Unveiling Deep Speech Embeddings: Acoustic Insights into Hatespeech Detection
Konferenz: Speech Communication - 16th ITG Conference
24.09.2025-26.09.2025 in Berlin, Germany
Tagungsband: ITG-Fb. 321: Speech Communication
Seiten: 5Sprache: EnglischTyp: PDF
Autoren:
Rammohan, Rathi Adarshi; Ren, Zhao; Swiderska, Aleksandra; Kuester, Dennis; Schultz, Tanja
Inhalt:
Modern democratic societies face a growing challenge from hate speech, yet most research focuses on hatetext (written content) detection, overlooking valuable acoustic cues. To explore the potential of hatespeech (spoken content), this study focuses on hate detection using acoustic features and self-supervised speech embeddings in the HateMM dataset.
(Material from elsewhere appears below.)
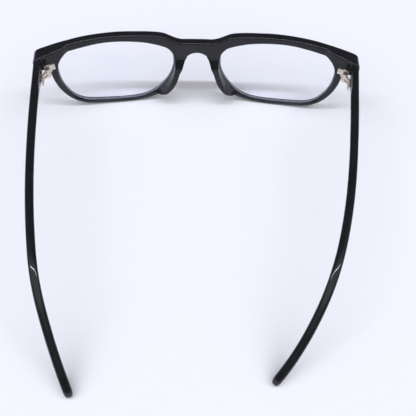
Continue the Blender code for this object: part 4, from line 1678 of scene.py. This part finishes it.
@dataclass
class Studio:
    """Pale floor, surroundings that glow overhead and behind, and one long strip lamp.

    Args:
        floor_size: Side of the floor in metres.
        backdrop: Colour seen beyond the floor.
        glow: Colour of the surroundings where they glow.
        dim: Their colour elsewhere.
        high_band: Upward part of a direction at which the glow starts and is full.
        behind_band: Forward part of a direction at which the glow starts and is full.
        strip_size: Length and width of the lamp in metres.
        strip_height: Height of the lamp in metres.
        strip_back: Its distance behind the middle in metres.
        strip_power: Its power in watts.
        strip_colour: Its colour.
    """

    floor_size: float = 8.0
    backdrop: tuple[float, float, float] = (0.871, 0.888, 1.0)
    glow: tuple[float, float, float] = (1.24, 1.23, 1.24)
    dim: tuple[float, float, float] = (0.14, 0.14, 0.15)
    high_band: tuple[float, float] = (0.3, 0.7)
    behind_band: tuple[float, float] = (0.42, 0.0)
    strip_size: tuple[float, float] = (2.4, 0.035)
    strip_height: float = 1.5
    strip_back: float = 0.068
    strip_power: float = 12.8
    strip_colour: tuple[float, float, float] = (0.84, 0.89, 1.0)

    def build(self, finishes: Finishes) -> None:
        """Make the floor, the world and the lamp.

        Args:
            finishes: Materials of the scene.
        """
        half = self.floor_size / 2
        mesh = bpy.data.meshes.new("floor")
        corners = [(-half, -half, 0), (half, -half, 0), (half, half, 0), (-half, half, 0)]
        mesh.from_pydata(corners, [], [(0, 1, 2, 3)])
        mesh.materials.append(finishes.floor)
        floor = bpy.data.objects.new("floor", mesh)
        bpy.context.scene.collection.objects.link(floor)
        self.world()
        self.strip()

    def world(self) -> None:
        """Surroundings that glow overhead and behind, and show pale beyond the floor."""
        made = bpy.data.worlds.new("surroundings")
        bpy.context.scene.world = made
        made.use_nodes = True
        tree = made.node_tree
        place = tree.nodes.new("ShaderNodeTexCoord")
        split = tree.nodes.new("ShaderNodeSeparateXYZ")
        tree.links.new(place.outputs["Generated"], split.inputs[0])
        both = tree.nodes.new("ShaderNodeMath")
        both.operation = "MULTIPLY"
        for slot, (axis, band) in enumerate((("Z", self.high_band), ("Y", self.behind_band))):
            share = tree.nodes.new("ShaderNodeMapRange")
            share.interpolation_type = "SMOOTHSTEP"
            low, high = band
            share.inputs["From Min"].default_value = low
            share.inputs["From Max"].default_value = high
            tree.links.new(split.outputs[axis], share.inputs["Value"])
            tree.links.new(share.outputs["Result"], both.inputs[slot])
        ramp = tree.nodes.new("ShaderNodeValToRGB")
        ramp.color_ramp.elements[0].color = (*self.dim, 1.0)
        ramp.color_ramp.elements[1].color = (*self.glow, 1.0)
        tree.links.new(both.outputs["Value"], ramp.inputs["Fac"])
        path = tree.nodes.new("ShaderNodeLightPath")
        seen = tree.nodes.new("ShaderNodeMix")
        seen.data_type = "RGBA"
        tree.links.new(path.outputs["Is Camera Ray"], seen.inputs["Factor"])
        tree.links.new(ramp.outputs["Color"], seen.inputs["A"])
        seen.inputs["B"].default_value = (*self.backdrop, 1.0)
        background = tree.nodes["Background"]
        tree.links.new(seen.outputs["Result"], background.inputs["Color"])
        background.inputs["Strength"].default_value = 1.0

    def strip(self) -> None:
        """Long overhead area lamp, a little behind the frame."""
        data = bpy.data.lights.new("strip", "AREA")
        data.shape = "RECTANGLE"
        data.size, data.size_y = self.strip_size
        data.energy = self.strip_power
        data.color = self.strip_colour
        lamp = bpy.data.objects.new("strip", data)
        spot = Vector((0.0, -self.strip_back, self.strip_height))
        turn = (-spot).to_track_quat("-Z", "Y").to_matrix().to_4x4()
        lamp.matrix_world = Matrix.Translation(spot) @ turn
        bpy.context.scene.collection.objects.link(lamp)


@dataclass
class CameraRig:
    """Camera above and behind the frame, looking down and forward.

    Args:
        focal: Focal length in millimetres.
        sensor: Sensor width in millimetres.
        pitch: Downward angle in degrees.
        yaw: Turn towards +X in degrees.
        roll: Tilt of the camera in degrees.
        lateral: Place along X in metres.
        behind: Distance behind the front of the frame in metres.
        height: Height over the floor in metres.
    """

    focal: float = 58.63
    sensor: float = 36.0
    pitch: float = 63.67
    yaw: float = 2.33
    roll: float = 2.78
    lateral: float = 0.00025
    behind: float = 0.19688
    height: float = 0.2666

    def build(self) -> bpy.types.Object:
        """Make the camera and set it as the scene's.

        Returns:
            The camera.
        """
        pitch, yaw, roll = (math.radians(a) for a in (self.pitch, self.yaw, self.roll))
        forward = Vector((
            math.sin(yaw) * math.cos(pitch), math.cos(yaw) * math.cos(pitch), -math.sin(pitch),
        ))
        right = Vector((math.cos(yaw), -math.sin(yaw), 0.0))
        up = right.cross(forward)
        across = right * math.cos(roll) + up * math.sin(roll)
        upward = up * math.cos(roll) - right * math.sin(roll)
        data = bpy.data.cameras.new("camera")
        data.sensor_width = self.sensor
        data.lens = self.focal
        camera = bpy.data.objects.new("camera", data)
        spot = Vector((self.lateral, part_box("front")[1][1] - self.behind, self.height))
        turn = Matrix((across, upward, -forward)).transposed().to_4x4()
        camera.matrix_world = Matrix.Translation(spot) @ turn
        bpy.context.scene.collection.objects.link(camera)
        bpy.context.scene.camera = camera
        return camera


def main() -> None:
    """Build the scene in order."""
    logging.basicConfig(level=logging.INFO, format="%(name)s: %(message)s")
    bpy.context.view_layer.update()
    CameraRig().build()
    finishes = Finishes()
    Studio().build(finishes)
    layout = FrontLayout(FrontSizes(), OUTLINE_STEP)
    pieces = [FrontPiece(layout).build(finishes)]
    for side in Side:
        pieces.append(NosePad(layout, side).build(finishes))
        pieces.append(Lens(layout, side).build(finishes))
    for side, curve in CURVES.items():
        pieces.append(Temple(layout, side, curve).build(finishes))
    for piece in pieces:
        LOG.info("%s: %d faces", piece.name, len(piece.data.polygons))
    for name in Metalwork().dress(finishes):
        LOG.info("%s: finish assigned", name)
    bpy.context.scene.view_settings.view_transform = "Standard"


if __name__ == "__main__":
    main()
We performed a layer-wise analysis of two fine-tuned speech models, Wav2Vec2.0 and HuBERT. A linear classifier yielded F1 scores of 0.8137 and 0.8106, demonstrating their effectiveness. To further interpret these models, canonical correlation analysis (CCA) was applied to measure the similarity between hand-crafted acoustic features and learned speech embeddings. Our findings highlight the role of energy-related features, embedded in layers of speech models, in distinguishing hatespeech from non-hatespeech.